C. : En parlant du festival international, qu’est-ce que cela représente pour vous d’avoir obtenu le Grand Prix du jury international dans un festival à la renommée mondiale comme FanTasia ?

K.O. : Le Grand prix de FanTasia (rires). Je ne m’y attendais pas du tout. Donc c’était que du bonus. Réaliser un long-métrage comme celui-là, c’est déjà une victoire en soi. Quand son film gagne le Grand Prix du jury international ainsi que le prix d’interprétation à FanTasia, ça rend fier. On a des retours assez dithyrambiques de la presse américaine et le projet est en train de se vendre un peu partout dans le monde. Il est prévu en salles aux États-Unis, en Allemagne… mais pas encore de dates en Belgique malheureusement. On se demande pourquoi…

 

C. : Mégalomaniac donne une réponse assez complexe à la question du poids de l’héritage familial. Il conforte l’idée d’un déterminisme social et familial pour les descendants de familles meurtries.
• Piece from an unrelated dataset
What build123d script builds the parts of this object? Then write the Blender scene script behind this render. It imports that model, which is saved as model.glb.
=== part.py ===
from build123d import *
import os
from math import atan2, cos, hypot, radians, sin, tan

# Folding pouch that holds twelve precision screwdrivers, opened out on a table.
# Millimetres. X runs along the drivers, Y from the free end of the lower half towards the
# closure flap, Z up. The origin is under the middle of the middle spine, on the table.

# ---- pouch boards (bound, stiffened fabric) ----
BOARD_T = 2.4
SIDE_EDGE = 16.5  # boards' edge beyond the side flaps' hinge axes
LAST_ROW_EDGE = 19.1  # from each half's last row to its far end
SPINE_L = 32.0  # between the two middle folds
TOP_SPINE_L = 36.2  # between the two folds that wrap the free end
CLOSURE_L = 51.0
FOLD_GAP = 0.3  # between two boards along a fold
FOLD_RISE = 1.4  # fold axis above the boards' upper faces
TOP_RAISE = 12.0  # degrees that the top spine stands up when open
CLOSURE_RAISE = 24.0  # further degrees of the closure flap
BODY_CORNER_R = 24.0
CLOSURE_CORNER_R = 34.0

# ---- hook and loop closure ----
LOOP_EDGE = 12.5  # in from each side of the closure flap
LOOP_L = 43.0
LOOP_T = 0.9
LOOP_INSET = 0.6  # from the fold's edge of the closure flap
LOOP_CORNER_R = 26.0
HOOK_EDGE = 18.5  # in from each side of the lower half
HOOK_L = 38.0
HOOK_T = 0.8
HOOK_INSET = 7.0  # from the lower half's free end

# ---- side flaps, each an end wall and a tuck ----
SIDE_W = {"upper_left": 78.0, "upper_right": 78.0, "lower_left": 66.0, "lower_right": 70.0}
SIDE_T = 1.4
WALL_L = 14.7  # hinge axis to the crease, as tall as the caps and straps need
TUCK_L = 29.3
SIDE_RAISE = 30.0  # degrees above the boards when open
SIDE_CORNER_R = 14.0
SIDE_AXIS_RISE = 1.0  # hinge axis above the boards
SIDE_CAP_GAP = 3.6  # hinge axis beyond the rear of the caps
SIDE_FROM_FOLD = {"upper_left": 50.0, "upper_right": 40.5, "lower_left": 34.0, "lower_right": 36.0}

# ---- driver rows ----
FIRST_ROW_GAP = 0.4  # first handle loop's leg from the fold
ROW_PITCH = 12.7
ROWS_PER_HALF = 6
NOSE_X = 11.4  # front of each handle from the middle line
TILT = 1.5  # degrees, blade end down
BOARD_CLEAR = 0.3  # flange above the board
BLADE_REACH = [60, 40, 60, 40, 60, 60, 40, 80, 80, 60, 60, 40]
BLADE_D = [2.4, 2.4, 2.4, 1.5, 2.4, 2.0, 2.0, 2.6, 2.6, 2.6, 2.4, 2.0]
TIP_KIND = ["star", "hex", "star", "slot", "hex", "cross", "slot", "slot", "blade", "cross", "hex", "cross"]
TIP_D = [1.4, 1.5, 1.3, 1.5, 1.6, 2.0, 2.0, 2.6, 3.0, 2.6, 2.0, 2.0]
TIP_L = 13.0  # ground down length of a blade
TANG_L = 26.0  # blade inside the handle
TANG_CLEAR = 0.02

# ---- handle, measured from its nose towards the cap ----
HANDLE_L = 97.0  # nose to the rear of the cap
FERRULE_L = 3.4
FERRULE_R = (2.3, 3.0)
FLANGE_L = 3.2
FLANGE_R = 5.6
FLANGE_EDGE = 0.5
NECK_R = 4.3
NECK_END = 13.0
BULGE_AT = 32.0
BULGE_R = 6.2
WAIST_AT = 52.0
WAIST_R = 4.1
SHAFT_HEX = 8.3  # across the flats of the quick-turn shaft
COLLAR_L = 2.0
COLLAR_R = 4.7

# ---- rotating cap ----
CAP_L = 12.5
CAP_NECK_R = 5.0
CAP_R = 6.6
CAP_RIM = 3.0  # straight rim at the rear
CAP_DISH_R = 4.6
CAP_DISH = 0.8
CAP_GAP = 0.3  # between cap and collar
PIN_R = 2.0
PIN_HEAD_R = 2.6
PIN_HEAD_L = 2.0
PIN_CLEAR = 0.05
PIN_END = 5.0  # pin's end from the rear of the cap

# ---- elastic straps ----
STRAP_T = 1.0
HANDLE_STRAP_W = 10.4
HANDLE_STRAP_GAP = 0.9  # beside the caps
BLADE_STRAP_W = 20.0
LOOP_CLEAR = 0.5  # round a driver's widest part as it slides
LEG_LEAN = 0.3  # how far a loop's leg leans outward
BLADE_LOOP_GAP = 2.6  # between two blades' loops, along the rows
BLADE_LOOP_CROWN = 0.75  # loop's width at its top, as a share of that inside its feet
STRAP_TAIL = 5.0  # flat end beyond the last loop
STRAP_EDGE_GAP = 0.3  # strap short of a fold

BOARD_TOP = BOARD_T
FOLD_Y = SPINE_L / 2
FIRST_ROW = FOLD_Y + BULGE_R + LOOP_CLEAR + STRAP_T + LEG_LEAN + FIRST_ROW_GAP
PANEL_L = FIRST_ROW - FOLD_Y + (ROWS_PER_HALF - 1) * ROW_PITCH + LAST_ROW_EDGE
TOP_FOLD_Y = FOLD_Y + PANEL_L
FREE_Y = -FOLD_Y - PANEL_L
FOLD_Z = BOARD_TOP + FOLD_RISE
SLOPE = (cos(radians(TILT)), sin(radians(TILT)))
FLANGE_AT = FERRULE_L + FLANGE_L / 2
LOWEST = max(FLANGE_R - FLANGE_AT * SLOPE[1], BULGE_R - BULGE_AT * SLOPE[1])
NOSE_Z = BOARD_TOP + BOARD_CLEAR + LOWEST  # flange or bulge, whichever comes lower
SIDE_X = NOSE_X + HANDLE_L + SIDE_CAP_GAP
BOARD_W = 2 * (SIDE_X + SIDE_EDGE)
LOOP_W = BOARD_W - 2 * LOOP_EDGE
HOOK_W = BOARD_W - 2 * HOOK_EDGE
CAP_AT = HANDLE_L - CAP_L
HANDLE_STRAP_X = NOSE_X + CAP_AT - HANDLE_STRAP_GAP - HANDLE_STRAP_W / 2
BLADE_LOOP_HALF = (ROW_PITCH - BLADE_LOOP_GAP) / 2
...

Que pouvez-vous nous dire par rapport à cette affirmation ?

K.O. : Si l’on part d’un sujet sordide et violent, il faut l’assumer jusqu’au bout. Et la violence, elle vient généralement d’où ? Du centre familial, du foyer, des proches. C’est un peu ça aussi cette histoire. On se demande comment le mal engendre le mal, telle une boucle infernale ou le serpent mord sa propre queue. Les erreurs passées qu’on n’a pas pu résoudre nous retombent toujours dessus en pleine face un jour. Mégalomaniac raconte aussi ça. Je pense que c’est important de le dire et qu’il faut être honnête quand on exploite ce thème. Le public le voit si on réalise un film sur le patriarcat juste pour répondre à un effet de mode. Ici, ce n’est pas le cas, on y va sans hésitations et on défonce le patriarcat. Et je l’assume totalement.

 

C. : Qu’est-ce qui est le pire selon vous ? Être un criminel inconscient ou un complice conscient (en référence au contenu du film) ?
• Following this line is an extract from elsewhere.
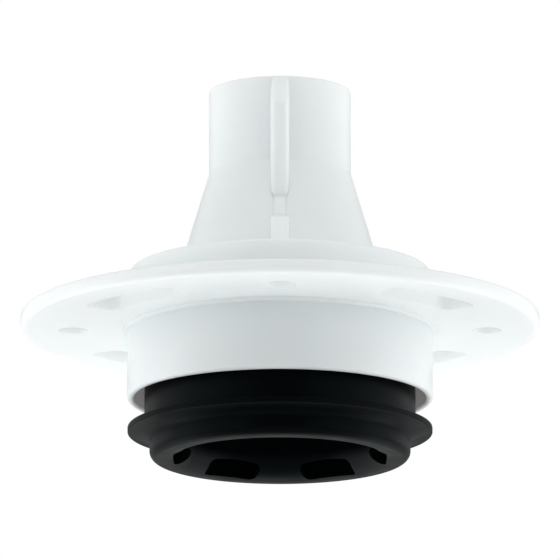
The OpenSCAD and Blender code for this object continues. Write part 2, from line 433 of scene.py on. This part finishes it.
def pipe_housing():
    inner_top = SHOULDER_TOP - WALL
    low = FLANGE_TOP + HOUSING_GAP
    outline = rounded([
        (STUB_R, STUB_TOP, 0.7), (STUB_R, CONE_TOP, 0.3), (CONE_R, SHOULDER_TOP, 0.6),
        (SHOULDER_R, SHOULDER_TOP, 0.9), (SHOULDER_R, low, 0.25),
        (SHOULDER_R - WALL, low, 0.2), (SHOULDER_R - WALL, inner_top, 1.5),
        (CONE_R - WALL + CONE_SLOPE * WALL, inner_top, 0.8),
        (STUB_R - WALL, CONE_TOP, 1), (STUB_R - WALL, STUB_TOP, 0.5)
    ])
    obj = grid_mesh("housing_shell", [housing_row(p) for p in split(outline, row_distance)])
    finish_piece(obj, WHITE, "housing", "pipe_housing")


# ---------------------------------------------------------------- mounting flange

def slot_outline():
    """An arc-shaped slot with rounded corners, centred on +X."""
    near = SLOT_R - SLOT_W / 2 + SLOT_CORNER
    far = SLOT_R + SLOT_W / 2 - SLOT_CORNER
    turn_near = SLOT_ANGLE / 2 - math.asin(SLOT_CORNER / near)
    turn_far = SLOT_ANGLE / 2 - math.asin(SLOT_CORNER / far)

    def side(r, start, end):
        """A long side without its ends, which are in the corners."""
        return arc((0, 0), r, math.degrees(start), math.degrees(end), 14)[1:-1]

    def corner(r, turn, start):
        """A quarter circle around the point at r and turn, from start degrees past turn."""
        start += math.degrees(turn)
        return arc((r * math.cos(turn), r * math.sin(turn)), SLOT_CORNER, start, start + 90, 8)

    return (
        side(near - SLOT_CORNER, turn_near, -turn_near)
        + corner(near, -turn_near, 180) + corner(far, -turn_far, 270)
        + side(far + SLOT_CORNER, -turn_far, turn_far)
        + corner(far, turn_far, 0) + corner(near, turn_near, 90)
    )


def mounting_flange():
    obj = lathe("flange_and_collar", rounded([
        (LEDGE_R, 0, 0.3), (BORE_R, 0, 0.3), (BORE_R, COLLAR_LOW, 1.15),
        (COLLAR_R, COLLAR_LOW, 1.3), (COLLAR_R, -BEAD_FOOT, 0.4), (BEAD_R, -BEAD_H, 0.5),
        (BEAD_R, 0, 0.3), (FLANGE_R, 0, 2.4), (FLANGE_R, FLANGE_TOP, 0.8),
        (RING_R, FLANGE_TOP, 0.2), (RING_R, RING_TOP, 0.5), (LEDGE_R, RING_TOP, 0.5)
    ]))
    low, high = -CUT_PAST, FLANGE_TOP + CUT_PAST
    cutters = []
    for i in range(SCREWS):
        turn = Matrix.Rotation(2 * math.pi * i / SCREWS, 4, "Z")
        hole = prism("hole", circle((SCREW_PCD / 2, 0), SCREW_R, 48), low, high)
        slot = prism("slot", slot_outline(), low, high)
        hole.data.transform(turn)
        slot.data.transform(Matrix.Rotation(math.pi / SCREWS, 4, "Z") @ turn)
        cutters += [hole, slot]
    cut(obj, cutters)
    soften(obj, CUT_EDGE)
    finish_piece(obj, WHITE, "housing", "mounting_flange")


# ---------------------------------------------------------------- insert

def insert_sleeve():
    head_low = SLEEVE_TOP - HEAD_H
    deep = HEAD_R - GROOVE_DEPTH
    corners = [(SLEEVE_BORE_R, SLEEVE_TOP, 0.4), (SLEEVE_BORE_R, SLEEVE_LOW, 0.2),
               (SLEEVE_R, SLEEVE_LOW, 0.2), (SLEEVE_R, head_low, 0.6), (HEAD_R, head_low, 0.5)]
    for middle in [SLEEVE_TOP - below for below in GROOVES]:
        low, high = middle - GROOVE_W / 2, middle + GROOVE_W / 2
        corners += [(HEAD_R, low, 0.15), (deep, low, 0.3), (deep, high, 0.3), (HEAD_R, high, 0.15)]
    corners.append((HEAD_R, SLEEVE_TOP, 0.5))
    obj = lathe("sleeve_shell", rounded(corners))
    finish_piece(obj, BLACK, "insert", "insert_sleeve")


def lip_seal():
    """A ring whose underside sweeps out from the mouth to the lip's edge along an ellipse."""
    rim = LIP_TOP - LIP_EDGE
    inside = SLEEVE_BORE_R + LIP_FIT
    flare = [
        Vector((LIP_R - (LIP_R - MOUTH_R) * math.cos(t), LIP_LOW + (rim - LIP_LOW) * math.sin(t)))
        for t in [math.radians(a) for a in range(84, -1, -6)]
    ]
    inward = (LIP_R - 1, rim, 0)     # only turns the corner before it, and is left out
    top = rounded([
        (inside, LIP_LOW, 0), (inside, LIP_TOP, 0), (LIP_R, LIP_TOP, 0.4), (LIP_R, rim, 0.35), inward
    ])[:-1]
    obj = lathe("sealing_lip", top + flare)
    finish_piece(obj, RUBBER, "insert", "lip_seal")


# ---------------------------------------------------------------- mouth

BELL_MIDDLE = (MOUTH_R - MOUTH_EDGE - RIM_FLAT, MOUTH_LOW + BELL_CURVE)


def port_cutter(turn):
    """A rounded block that goes square through the bell's wall."""
    w, h = PORT_W / 2, PORT_H / 2
    outline = rounded([(-w, -h, PORT_CORNER), (w, -h, PORT_CORNER), (w, h, PORT_CORNER),
                       (-w, h, PORT_CORNER)])
    past_front, past_back = 2, 1.2
    obj = prism("port", outline, -BELL_CURVE - past_front, -BELL_CURVE + BELL_WALL + past_back)
    middle = Vector((0, -BELL_MIDDLE[0], BELL_MIDDLE[1])) * MM
    tilt = Matrix.Translation(middle) @ Matrix.Rotation(PORT_ANGLE, 4, "X")
    obj.data.transform(Matrix.Rotation(turn, 4, "Z") @ tilt)
    return obj


def port_mouth():
    """The rim, the bell with its ports, the throat's tube, and the spigot that goes into the sleeve.
    The outside's first and last corners only turn the ones beside them, and are left out."""
    edge_middle = (MOUTH_R - MOUTH_EDGE, MOUTH_LOW + MOUTH_EDGE)
    top = LIP_LOW - MOUTH_GAP
    spigot = SLEEVE_BORE_R - SPIGOT_FIT
    pocket = spigot - SPIGOT_WALL
    throat = BELL_MIDDLE[0] - BELL_CURVE
    back = BELL_CURVE - BELL_WALL
    pocket_turn = 180 + math.degrees(math.acos((BELL_MIDDLE[0] - pocket) / back))
    seal_r, seal_low, seal_high = span("mouth_o_ring")
    groove_low = (seal_low + seal_high) / 2 - SPIGOT_GROOVE / 2
    groove_high = groove_low + SPIGOT_GROOVE
    groove_r = seal_r - (seal_high - seal_low)
    outside = rounded([
        (pocket, edge_middle[1], 0), (pocket, SPIGOT_TOP, 0.4), (spigot, SPIGOT_TOP, 0.5),
        (spigot, groove_high, 0.15), (groove_r, groove_high, 0.2),
        (groove_r, groove_low, 0.2), (spigot, groove_low, 0.15),
        (spigot, top, 0.1), (MOUTH_R, top, 0.02), (MOUTH_R, edge_middle[1], 0)
    ])[1:-1]
    rim = arc(edge_middle, MOUTH_EDGE, 0, -84, 9)
    bell = arc(BELL_MIDDLE, BELL_CURVE, 270, 183, 32)
    tube = rounded([
        (throat, BELL_MIDDLE[1], 0), (throat, SPIGOT_TOP, 0.6),
        (throat + BELL_WALL, SPIGOT_TOP, 0.6), (throat + BELL_WALL, BELL_MIDDLE[1], 0)
    ])
    behind_bell = arc(BELL_MIDDLE, back, 183, pocket_turn, 28)
    obj = lathe("ported_mouth", outside + rim + bell + tube + behind_bell)
    cut(obj, [port_cutter(math.radians(360 / PORTS * (i + 0.5))) for i in range(PORTS)])
    soften(obj, PORT_EDGE)
    finish_piece(obj, BLACK, "mouth", "port_mouth")


# ---------------------------------------------------------------- seals

def ring_seal(name, node, body):
    """An O-ring with the size and place of its CAD node."""
    r, low, high = span(node)
    section = (high - low) / 2
    obj = lathe(name, circle((r - section, (low + high) / 2), section, 30))
    finish_piece(obj, RUBBER, body, node)


def housing_gasket():
    r, low, high = span("housing_gasket")
    obj = lathe("shoulder_gasket", rounded([
        (r, low, 0.2), (r, high, 0.2), (r - GASKET_W, high, 0.2), (r - GASKET_W, low, 0.2)
    ]))
    finish_piece(obj, RUBBER, "housing", "housing_gasket")


# ---------------------------------------------------------------- studio, in metres

CAMERA_PITCH = math.radians(12.94)
CAMERA_DISTANCE = 2.458
CAMERA_AIM = Vector((0, 0, 0.0182))
CAMERA_LENS = 450
FLOOR_BELOW_CAMERA = 0.06
ROOM_LIGHT = 1.52

# Dimmed parts of the room: the angle from the middle where the dimming starts, the angle inside
# which it is full, and the share of the light that is left there.
DARK_FRONT = (40, 12, 0.05)
DARK_BACK = (50, 15, 0.3)
DARK_TOP = (85, 40, 0.4)


def camera():
    """Looks up at the object from in front of it and below it."""
    data = bpy.data.cameras.new("camera")
    data.lens = CAMERA_LENS
    data.sensor_width = 36
    data.clip_end = 50
    obj = new_object("camera", data)
    back = Vector((0, -math.cos(CAMERA_PITCH), -math.sin(CAMERA_PITCH)))
    obj.location = CAMERA_AIM + back * CAMERA_DISTANCE
    obj.rotation_euler = (math.pi / 2 + CAMERA_PITCH, 0, 0)
    bpy.context.scene.camera = obj
    return obj


def floor(height):
    mesh = bpy.data.meshes.new("floor")
    bm = bmesh.new()
    bmesh.ops.create_circle(bm, cap_ends=True, segments=64, radius=12)
    bm.to_mesh(mesh)
    bm.free()
    mat = bpy.data.materials.new("floor")
    mat.use_nodes = True
    shader = mat.node_tree.nodes["Principled BSDF"]
    shader.inputs["Base Color"].default_value = (0.9, 0.9, 0.9, 1)
    shader.inputs["Roughness"].default_value = 0.9
    mesh.materials.append(mat)
    obj = new_object("floor", mesh)
    obj.location = (0, 0, height)


def softbox(name, place, size, power):
    """An area light that faces the object, and that the camera doesn't see."""
    data = bpy.data.lights.new(name, "AREA")
    data.shape = "RECTANGLE"
    data.size, data.size_y = size
    data.energy = power
    obj = new_object(name, data)
    obj.location = place
    obj.rotation_euler = (CAMERA_AIM - Vector(place)).to_track_quat("-Z", "Y").to_euler()
    obj.visible_camera = False


def surroundings():
    """A bright room, dimmer overhead and dark in front of the object and behind it, so that the
    black insert and the outlines stay dark. What the camera sees of it is white."""
    world = bpy.data.worlds.new("studio")
    bpy.context.scene.world = world
    world.use_nodes = True
    nodes, links = world.node_tree.nodes, world.node_tree.links
    nodes.clear()
    place = nodes.new("ShaderNodeTexCoord")

    def dimmed(light, way, start, full, left):
        """light, less in the directions around way. start and full are angles in degrees."""
        facing = nodes.new("ShaderNodeVectorMath")
        facing.operation = "DOT_PRODUCT"
        facing.inputs[1].default_value = way
        links.new(place.outputs["Generated"], facing.inputs[0])
        ramp = nodes.new("ShaderNodeMapRange")
        ramp.interpolation_type = "SMOOTHSTEP"
        ramp.inputs["From Min"].default_value = math.cos(math.radians(start))
        ramp.inputs["From Max"].default_value = math.cos(math.radians(full))
        ramp.inputs["To Min"].default_value = 1
        ramp.inputs["To Max"].default_value = left
        links.new(facing.outputs["Value"], ramp.inputs["Value"])
        product = nodes.new("ShaderNodeMath")
        product.operation = "MULTIPLY"
        links.new(ramp.outputs["Result"], product.inputs[0])
        links.new(light, product.inputs[1])
        return product.outputs["Value"]

    room = nodes.new("ShaderNodeValue")
    room.outputs["Value"].default_value = ROOM_LIGHT
    level, rise = math.cos(CAMERA_PITCH), math.sin(CAMERA_PITCH)
    light = dimmed(room.outputs["Value"], (0, -level, rise), *DARK_FRONT)
    light = dimmed(light, (0, level, rise), *DARK_BACK)
    light = dimmed(light, (0, 0, 1), *DARK_TOP)
    lit = nodes.new("ShaderNodeBackground")
    lit.inputs["Color"].default_value = (0.98, 1, 1, 1)
    links.new(light, lit.inputs["Strength"])
    seen = nodes.new("ShaderNodeBackground")
    seen.inputs["Color"].default_value = (1, 1, 1, 1)
    ray = nodes.new("ShaderNodeLightPath")
    mix = nodes.new("ShaderNodeMixShader")
    links.new(ray.outputs["Is Camera Ray"], mix.inputs["Fac"])
    links.new(lit.outputs["Background"], mix.inputs[1])
    links.new(seen.outputs["Background"], mix.inputs[2])
    out = nodes.new("ShaderNodeOutputWorld")
    links.new(mix.outputs["Shader"], out.inputs["Surface"])


eye = camera()
floor(eye.location.z - FLOOR_BELOW_CAMERA)
surroundings()
softbox("left_softbox", (-1.4, -0.1, -0.1), (0.5, 0.6), 1.8)
softbox("right_softbox", (1.4, -0.1, -0.1), (0.5, 0.6), 1.8)
softbox("low_left_softbox", (-0.65, 0.15, -0.5), (0.6, 0.4), 1.7)
softbox("low_right_softbox", (0.65, 0.15, -0.5), (0.6, 0.4), 1.7)
softbox("low_back_softbox", (0.0, 0.35, -0.52), (0.9, 0.3), 1.5)
softbox("high_front_softbox", (0.0, -1.2, 1.4), (1.2, 0.8), 6.0)
bpy.context.scene.view_settings.view_transform = "Standard"

pipe_housing()
mounting_flange()
insert_sleeve()
lip_seal()
port_mouth()
ring_seal("upper_seal_ring", "upper_o_ring", "insert")
ring_seal("lower_seal_ring", "lower_o_ring", "insert")
ring_seal("mouth_seal_ring", "mouth_o_ring", "mouth")
housing_gasket()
K.O. : Pour le crime, si l’on est pris la main dans le sac, souvent il y a une justice. Mais les gens qui regardent et qui ne disent rien, il y en a beaucoup dans notre société. Le film parle aussi de ça. Le pire, selon moi, c’est le silence des gens face aux victimes.

 

C. : Ce long-métrage procure une diversité d’émotions (de la pitié à la colère). Les personnages évoluent de manière surprenante et chacun d’entre-deux peut être considéré à la fois comme une victime et un bourreau. Est-ce que vous considérez Mégalomaniac comme un film gore ?
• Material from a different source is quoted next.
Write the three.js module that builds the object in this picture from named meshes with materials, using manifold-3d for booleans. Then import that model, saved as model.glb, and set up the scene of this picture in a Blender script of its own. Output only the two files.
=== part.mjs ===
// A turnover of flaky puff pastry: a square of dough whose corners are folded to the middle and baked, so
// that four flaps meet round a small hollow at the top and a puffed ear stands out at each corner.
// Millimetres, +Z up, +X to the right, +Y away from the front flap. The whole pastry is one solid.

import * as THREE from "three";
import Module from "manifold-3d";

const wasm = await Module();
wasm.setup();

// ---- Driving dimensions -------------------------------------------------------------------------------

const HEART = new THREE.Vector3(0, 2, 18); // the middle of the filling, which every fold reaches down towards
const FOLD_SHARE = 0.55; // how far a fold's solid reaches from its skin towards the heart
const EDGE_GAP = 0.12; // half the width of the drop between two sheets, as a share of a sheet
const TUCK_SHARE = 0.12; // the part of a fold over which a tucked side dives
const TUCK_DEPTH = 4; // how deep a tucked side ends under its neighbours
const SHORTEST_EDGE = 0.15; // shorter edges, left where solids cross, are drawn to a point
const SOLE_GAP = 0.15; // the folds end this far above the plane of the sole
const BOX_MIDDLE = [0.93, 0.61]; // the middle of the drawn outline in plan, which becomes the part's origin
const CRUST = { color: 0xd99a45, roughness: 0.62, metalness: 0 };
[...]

K.O. : Non, non, je ne peux pas dire que Mégalomaniac soit un film gore, c’est un film violent. Certes sanglant mais ce n’est pas du gore non plus. La plupart des moments les plus difficiles sont suggérés. On ne voit rien même si quelques secrets de mise en scène donnent l’illusion de le voir. Si effectivement le film est sanglant par moments, il ne l’est pas uniquement. J’ai décidé de réaliser un film d’horreur. On ne peut pas faire les choses à moitié quand on s’investit dans un projet de ce type. Le fait de passer d’une émotion à une autre m'apparaît comme tellement humain. Le fait qu’une personne puisse être à la fois victime et bourreau est le reflet de la réalité. À des degrés différents, on passe tous par ce type de sentiments ou de postures très contrastées. Je voulais réaliser un film très réaliste et pas spécialement manichéen où le tueur n’a qu’une seule facette, celle du méchant.

Dans les choses horribles que le personnage principal fait durant le film, il y a une étrangeté avec la gentillesse qui en ressort par moments, ce qui rend les choses ambiguës et contradictoires pour le public. Je pense que c’est important d’exploiter ce type de sentiments dans un film de genre.

 

C. : Je sais que certains réalisateurs craignent la réception du public survolté du BIFFF dans les salles, comment avez-vous vécu cette ambiance déjantée ?

K.O. : Je voulais vraiment réaliser un film puissant et esthétique. J’adore aussi soigner les seconds couteaux dans mes films. Dans mon cinéma, les seconds rôles ont une importance capitale. C’est ce qui soutient non seulement le film, mais également le personnage principal. Il parait que mon film est l’un des premiers où les gens se sont tus en salle. Donc, quelque part, c’est que j’ai bien fait mon travail et j’en suis très heureux. Un peu déçu quand même que le public n’ait pas gueulé un peu plus mais vu qu’on était sold out, c’était juste parfait. Et je l’aime ce public du BIFFF.